After Suez we made the inevitable bunkering stop at Aden before returning to the Western Indian Coast. An easy going pace of life ensued; loading out of lateen rigged sailing barges at the anchorages of Mangalore, Calicut and Alleppy; playing cricket with agents and tea planters on the emerald sward kept shorn by sacred cattle, in Cochin; watching the snake-boat races on the inland waterways of Ernakulum, where huge crews paddled, synchronised by base drummers raised in the stern sheets of enormous canoes; buying the catch of vast counter balanced longshore nets before they were raised, alive with prawns. A sahib's life of the maritime Raj, reprieved.

Stopovers at these ports tended to be prolonged, even by general cargo standards. Little night working was undertaken which was probably just as well, as trying to sleep with an open steam winch bolted to the deck close to ones bunk, was nigh on impossible. Clark Chapman's clattering mass of idling cogs and dog-clutches soon made me appreciate the advances they made by the time they produced their superb final steam winch design, the Splash Type Silent.

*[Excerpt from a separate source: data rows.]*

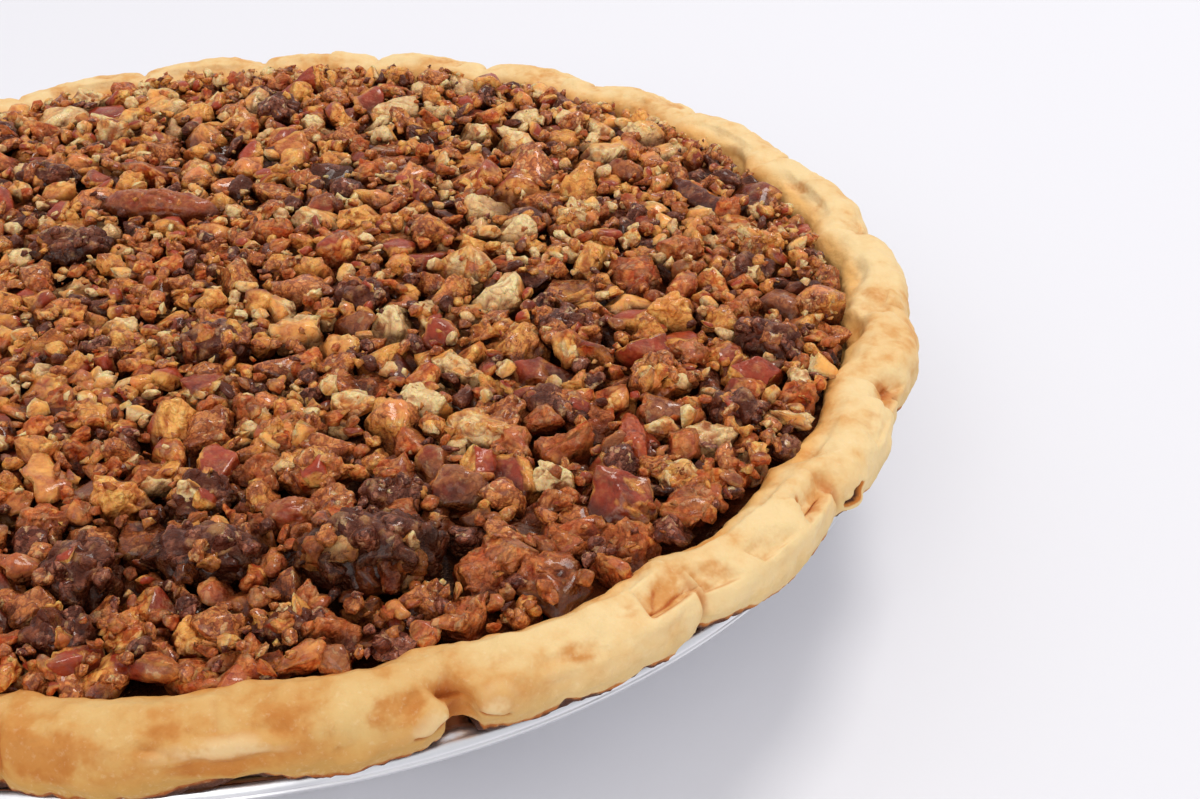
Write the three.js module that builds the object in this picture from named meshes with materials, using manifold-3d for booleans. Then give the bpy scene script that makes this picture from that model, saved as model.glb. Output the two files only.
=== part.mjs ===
// A nine-inch pecan pie in its foil tin. Millimetres, +Z up, origin on the
// table under the middle of the tin.
import * as THREE from 'three';
import { mergeVertices } from 'three/addons/utils/BufferGeometryUtils.js';
import Module from 'manifold-3d';

const wasm = await Module();
wasm.setup();

// Driving dimensions
const GAP = 0.35; // clearance between solids that touch
const TIN_BASE_RADIUS = 86.4; // outside, where the wall starts
const TIN_WALL_TOP_RADIUS = 104.6; // outside, where the wall meets the flange
const TIN_CORNER = 2.2; // width of the bevel round the base
const TIN_WALL_HEIGHT = 26.8;
const TIN_FOIL = 0.5;
const TIN_SEGMENTS = 60;
const BEAD_RADIUS = 1.45; // section of the rolled edge
const BEAD_CENTRE_RADIUS = 112.55;
const BEAD_CENTRE_HEIGHT = 28.55;
const BEAD_SIDES = 6;

const PASTRY = 4.6; // thickness of the crust inside the tin
const PASTRY_BASE = 1.05; // height of the crust's underside
const PASTRY_FLOOR = 5.5; // height of the crust's floor
const RIM_RADIUS = 111; // middle of the rolled rim
const RIM_DRAWN = 0.9; // how far the rim is drawn out of round
const RIM_DRAWN_TURN = 10; // degrees round the pie where it is drawn out most
const RIM_HEIGHT = 35.85; // middle of the rolled rim above the table
const RIM_HALF_WIDTH = 5.95;
const RIM_HALF_HEIGHT = 5.05;
const RIM_SQUARENESS = 0.86; // 1 is an ellipse, less is boxier
const RIM_ANGLES = [-62, -28, 8, 42, 76, 112, 150, 192]; // round the rim's section
const FLUTE_SWING = 2.6; // from a pinch to the next bulge, outwards
const FLUTE_EASE = 0.15; // share of the swing that is lost on the inner side
const FLUTE_DIP = 1.2; // how far a pinch sinks
const FLUTE_STEPS = [0, 0.12, 0.36, 0.64, 0.88]; // samples across one flute
const PINCHES = [
  98.4, 84.2, 70.4, 57, 43, 28.6, 13.9, -3.2, -18.5, -31, -46, -62,
  -81, -96, -109, -124, -139.5, -155, -170, -185.5, -200.5, -216, -231, -246.5,
]; // where the rim was pressed, degrees round the pie

const FILL_EDGE_HEIGHT = 36; // caramel at the crust
const FILL_DOME = 1.8; // how much higher it stands in the middle
const FILL_RADIUS = 102.2;
const FILL_SEGMENTS = 48;
const GRAIN_SPOTS = 150; // places where a chopped nut may sit
const GRAIN_RADIUS = 98; // the outermost of them
const GRAIN_SIZE = [5.6, 8.8]; // length of a chopped nut
const TOPPING_RADIUS = 100.4; // large pieces stay inside this

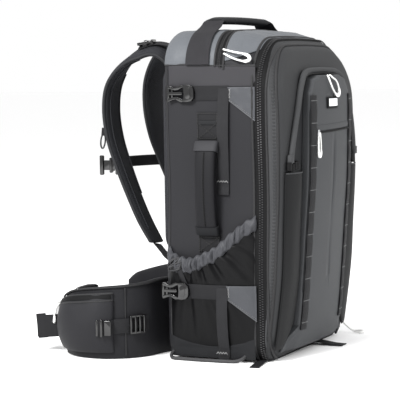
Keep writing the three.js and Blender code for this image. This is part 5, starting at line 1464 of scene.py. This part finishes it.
# %% Slit zip, arch end, pocket hems
SLIT_Z, SLIT_HALF, SLIT_SLOPE = 388.0, 79, 0.02
x = np.linspace(-SLIT_HALF, SLIT_HALF, 60)
# The slit zip's dark tube, wider than the zip, is also painted shadow under the fold above it.
tube("slit_zip_and_shadow", panel_front(x, SLIT_Z + SLIT_SLOPE * x - 0.5, 1.2), 2.1, shadow_tape, flat=0.8)
skin("slit_fold", lambda u, v: panel_front(blend(-SLIT_HALF, SLIT_HALF, u), SLIT_Z + blend(1.5, 12, v)
                                           + SLIT_SLOPE * blend(-SLIT_HALF, SLIT_HALF, u)), (60, 6), panel_cloth,
     thickness=1.1, slot="panel_cloth", roll=5, floor=0.05)
moulded("slit_slider", [(rectangle(-4, 4, -7, 3, 1), 0, 3)],
        framed((-74, panel_front(-74.0, SLIT_Z)[1] - 1, SLIT_Z), (1, 0, 0), (0, 0, 1)), finish=metal)
arch_lumps = {-1: (5.5, (-8, -2), (2, -5), (12, -2), (20, -1)), 1: (4.5, (3, -5), (12, -2))}
for side_name, side in SIDES:
    (end_x, _), (end_z, _) = arch_point(np.array([max(side, 0), max(side, 0) + side * -0.012]))
    centre = lid_front(end_x + side * 5.8, end_z + 3, 5.0)
    band(f"arch_tab_{side_name}", [(centre + [0, -0.5, 13], (1, 0, 0), 13, 9), (centre, (1, 0, 0), 13.5, 9.5)],
         gusset_cloth, power=4)
    lift, *lumps = arch_lumps[side]
    for k, (dx, dz) in enumerate(lumps):
        lump = lid_front(end_x + side * (4 - dx), end_z + dz, lift)
        band(f"arch_end_{side_name}_{k}", [(lump + [0, 0, 6], (1, 0, 0), 10, 8), (lump - [0, 0, 8], (1, 0, 0), 12, 8)],
             shadow_tape, power=2.4)
    u = np.linspace(0.02, 0.98, 40)
    out = pocket_swell_front(u, np.ones(40), 0, 0) + 1.8
    tube(f"pocket_top_hem_{side_name}", front_pocket(side)(u, np.ones(40)) - stack(0, out, 0.8), 1.4, gusset_cloth)
for side_name, side in SIDES:
    skin(f"panel_edge_{side_name}",
         lambda u, v: panel_front(side * blend(0.415, 0.487, u) * PANEL_WIDE, blend(0.235, 0.88, v) * PANEL_TALL),
         (6, 60), dark_cloth, thickness=0.8, lift=0.5, slot="webbing")
print_new("slit zip, arch ends and hems")

# %% [markdown]
# The hip pocket's zip runs along its top between two pipings. A webbing strap crosses it, with a
# ladder lock near the bag and a keeper near the tip, and its tail stands out past the belt's tip. The
# hardware sits in frames on the wing's outer face, so it turns with the belt's bend.

# %% Hip belt details
shares = np.linspace(0.5, 0.955, 60)
for name, v, radius in (("low", 0.87, 1.7), ("high", 0.985, 1.9)):
    push = hip_swell(np.maximum((shares - 0.5) / 0.46, 0.001), v) + 2.6
    tube(f"hip_zip_{name}", hip_line(shares, blend(0.1, 0.92, v), push), radius, piping)
skin("hip_zip_tape", lambda u, v: hip_pocket_point(blend(0.02, 0.98, u), blend(0.89, 0.965, v)), (60, 5), shadow_tape,
     thickness=0.8, lift=2.4, slot="zip")
tube("hip_seam", hip_line(np.full(30, share_at(146)), np.linspace(0.06, 0.97, 30), 0.6), 1.2, piping)
tube("hip_top_edge", hip_line(np.linspace(0.03, 0.97, 90), 0.985, -1.0), 1.8, piping)


def over_pocket(share):
    """How far the belt's outer face stands out at a share of its length, its pocket counted."""
    return WING_THICK / 2 + hip_swell((share - 0.5) / 0.46)


def hip_strap_point(u, v):
    share = blend(share_at(120), share_at(188), u)
    x, y, _ = wing_at(-1, share, over_pocket(share) + 2.5)
    return stack(x, y, 61 - 4.5 * u + (v - 0.5) * STRAP)


skin("hip_strap", hip_strap_point, (60, 6), webbing, lift=0.6, slot="webbing")
moulded("hip_ladder_lock", lock, wing_frame(0.325, 61, WING_THICK / 2 + 4.5), width=0.9)
keeper_shape = [(rectangle(0, 4, -15, 15, 1.2), 0, 6), (rectangle(-14, -2, -13, 13, 1.2), 0, 2.4),
                (rectangle(8, 12, -14, 14, 1.2), 0, 5)]
moulded("hip_keeper", keeper_shape, wing_frame(share_at(178), 57, over_pocket(share_at(178)) + 3), width=0.8)

flat_strap("base_tab", [(-164, -86, 2.6), (-182, -89, 2.2), (-202, -92, 1.5), (-220, -95, 1.4)], (0.2, -0.98, 0), 17)

flat_strap("hip_tail", [(-187, 268, 50), (-197, 288, 49), (-200, 312, 47), (-197, 334, 46)], (0, 0, 1), 40)
flat_strap("hip_tail_fold", [(-192, 318, 46.5), (-193, 336, 44.5)], (0, 0.12, 1), 44, thickness=3.0)
print_new("hip belt details")

# %% [markdown]
# On the harness: the load lifters' adjusters, the chest buckle and a clip on the left strap, and the
# two lengthwise seams in that strap's cloth, which are thin tubes on the line the strap was made from.

# %% Harness details
lifter_shapes = [(rectangle(0, 30, 9, 13, 1.2), 0, 5), (rectangle(0, 30, -13, -9, 1.2), 0, 5),
                 (rectangle(0, 4, -12, 12, 1), 0.5, 6), (rectangle(12, 17, -12, 12, 1), 1, 7),
                 (rectangle(26, 30, -12, 12, 1), 0, 5)]
for side_name, side in SIDES:
    rows = strap_stations(side)
    a, b = rows[2][0] + [0, 0, 13.5], rows[3][0] + [0, 0, 15]
    place = framed(blend(a, b, 0.15), b - a, -np.cross(unit(b - a), (0, 0, 1)))
    moulded(f"lifter_lock_{side_name}", lifter_shapes, place, width=0.8)
centre, wide, width, thick = strap_lines["left"]
share = np.linspace(0, 1, len(centre))
normal = unit(np.cross(unit(np.gradient(centre, axis=0)), wide))
normal *= np.sign(-normal[:, 1:2])
for name, across, first, last in (("fold", 0.28, 0.2, 0.95), ("fold_inner", -0.36, 0.3, 0.8)):
    keep = (share > first) & (share < last)
    line = centre + wide * (across * width)[:, None] + normal * (thick * 0.5)[:, None]
    tube(f"strap_seam_{name}", line[keep], 1.1, pad_mesh)

sternum_lock = [(rectangle(0, 5, -17, 17), 0, 5), (rectangle(5, 12, -8, 8), 1, 5), (rectangle(12, 17, -14, 14), 0, 7),
                (rectangle(17, 30, -9, 9), 2, 6), (rectangle(30, 37, -18, 18), 0, 6)]
moulded("sternum_lock", sternum_lock, framed((-66, 236, 325), (0, 1, 0), (0, 0, 1)))
rim = np.linspace(0, 2 * math.pi, 30)
clip_loop = stack(-88, 253 + 4.5 * np.cos(rim) - 1.5 * np.sin(rim), 370 + 13 * np.sin(rim))
tube("strap_clip", clip_loop[:-1], 1.5, plastic, closed=True)
band("strap_clip_tab", [((-88, 250, 394), (0, 1, 0), 9, 3), ((-88, 251.5, 380), (0, 1, 0), 9, 3)], webbing, power=5)
print_new("harness details")
print("pieces in all:", len(made))

# %% [markdown]
# Floor and light: a white floor and world, a large soft light from behind the camera's left and a
# weaker fill from the front, as in a studio picture of one bag on white.

# %% Floor and light
floor_mesh = bpy.data.meshes.new("floor")
FLOOR = 30.0
floor_mesh.from_pydata([(x * FLOOR, y * FLOOR, 0) for x, y in ((-1, -1), (1, -1), (1, 1), (-1, 1))], [], [(0, 1, 2, 3)])
floor_mesh.materials.append(smooth_finish("floor", "fdfdfd", roughness=0.9, vary=0.0, depth=0.0, share=1.0))
new_object("floor", floor_mesh)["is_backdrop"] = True

world = bpy.data.worlds.new("studio")
world.use_nodes = True
background = world.node_tree.nodes["Background"]
background.inputs["Color"].default_value = (1, 1, 1, 1)
background.inputs["Strength"].default_value = 1.0
bpy.context.scene.world = world


def area_light(name, place, target, size, power):
    data = bpy.data.lights.new(name, "AREA")
    data.shape, data.size, data.energy = "DISK", size, power
    light = new_object(name, data)
    light.location = place
    light.rotation_euler = (Vector(target) - Vector(place)).to_track_quat("-Z", "Y").to_euler()


area_light("key", (-2.4, 0.5, 2.2), (0, 0, 0.25), 1.0, 150)
area_light("front fill", (0.6, -2.6, 1.6), (0, 0, 0.3), 1.4, 45)
bpy.context.scene.view_settings.view_transform = "Standard"

# %% Last checks
low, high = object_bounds()
{"cad": [list(cad_low), list(cad_high)], "visual": [list(low), list(high)]}
print("visual box in mm:", [round(v / MM) for v in (*low, *high)])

The `Itinda's' rigging was particularly archaic. In order to top a derrick to the required angle, two seamen would have to go aloft to shackle the appropriate link of a chain to the mast-table or Samson post head. This chain being attached to a ploughshare-steel wire span. (A flexible wire topping lift descended to the deck via a head- block.) As a result, one had to allow an hour in order to reset a pair of union-purchase derricks.

By the time the `Itinda' had wended her leisurely way to Bombay, I had accumulated enough sea-time to allow me to sit for my second mate's. I paid off, hitching a ride home in the `Chinkoa'. The management had been right, I was Coast material. With the ink still wet on my new "ticket" I applied to return to the BI Eastern Fleet. My request granted, I remained a Coast Man until it was "school time" for my master’s certificate. By that time the BI's days were numbered.